Analysis of Collection and Payment Management

The strategic objective of any financial management system is to collect funds as quickly as possible while delaying payments as much as the law and relationships allow, all while avoiding delinquency and maintaining high liquidity. Key factors in this analysis include solvency (the capacity to pay debts), liquidity (immediate availability of cash), and the risk of non-payment. National delinquency files, such as ASNEF or RAI, act as databases for individuals or companies with unpaid debts. To be included in these files, a debt must be certain, expired, enforceable, and unpaid. Inclusion in these lists leads to severe consequences, including difficulty obtaining credit and damage to professional reputation. Removal from such files requires paying the debt, correcting errors, or requesting cancellation once the obligation is met.

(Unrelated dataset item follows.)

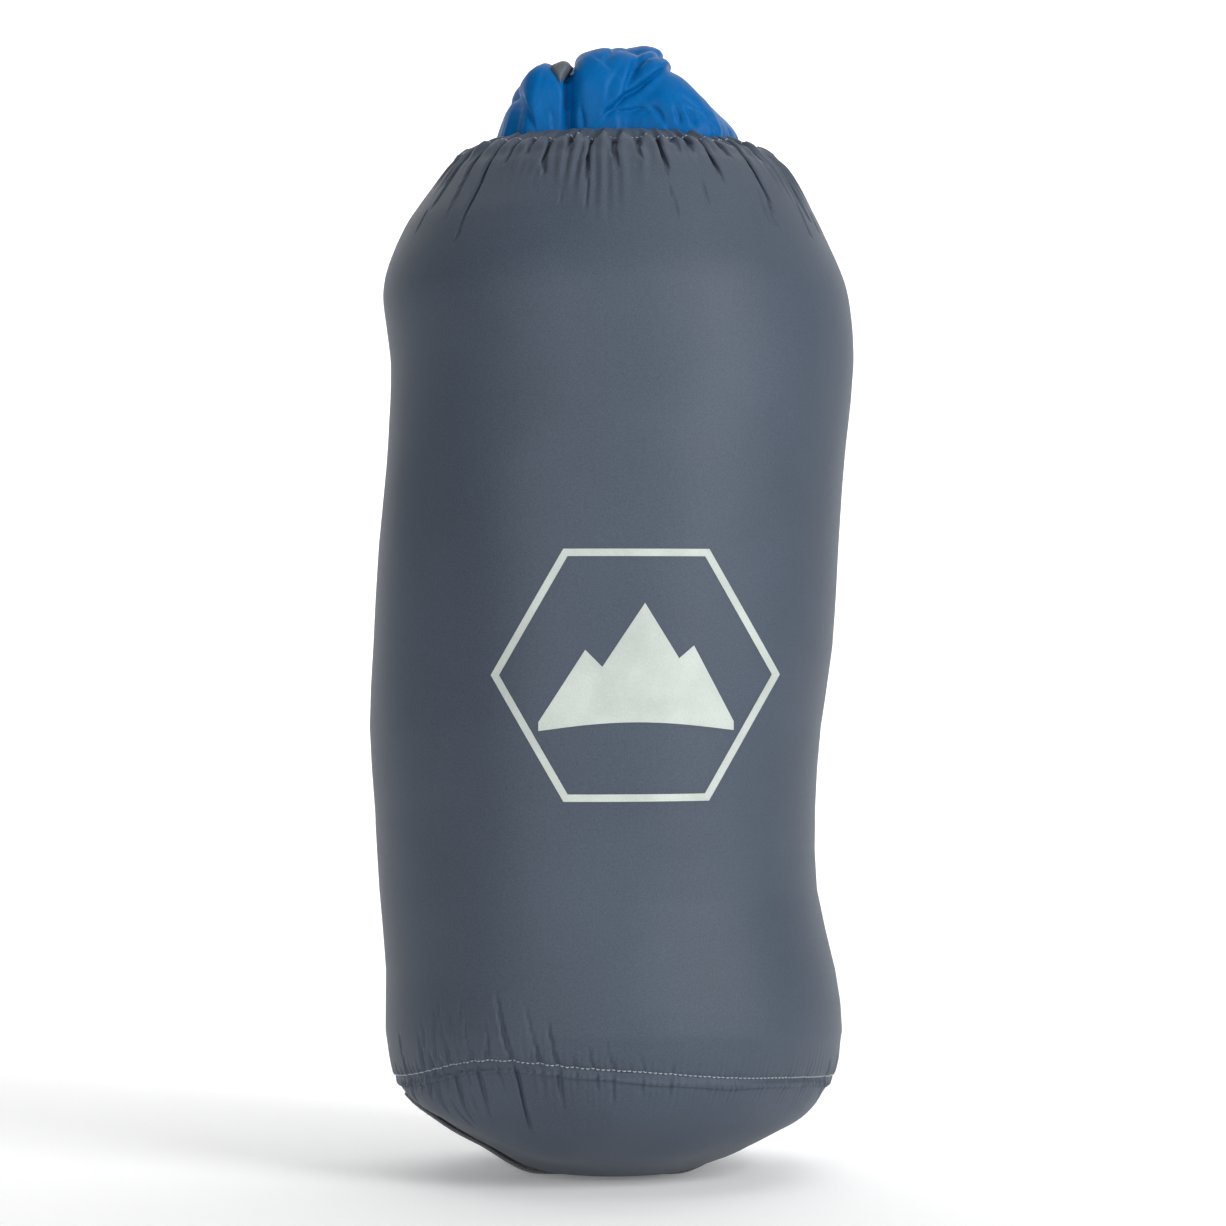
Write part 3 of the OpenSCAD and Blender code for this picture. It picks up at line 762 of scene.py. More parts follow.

Conservation of Documentation and Comparison Summary

Businesses are legally obligated to preserve mercantile and fiscal documentation. Based on mercantile law, documents like invoices, contracts, accounting books, promissory notes, and receipts must be kept for a minimum of 6 years. Fiscal regulations typically require a 4-year retention period.

In summary, the key differences to remember are: the promissory note is a promise of payment issued by the debtor, while the standardized receipt is a collection document issued by the company. Factoring is dedicated to the management of collections (accounts receivable), whereas Confirming is dedicated to the management of payments (accounts payable). Critical exam topics include the participants and requirements of the promissory note, the types of maturity, the mechanics of endorsement and guarantees, the commercial discount calculation, the distinction between factoring with and without recourse, and the legal requirements for document conservation.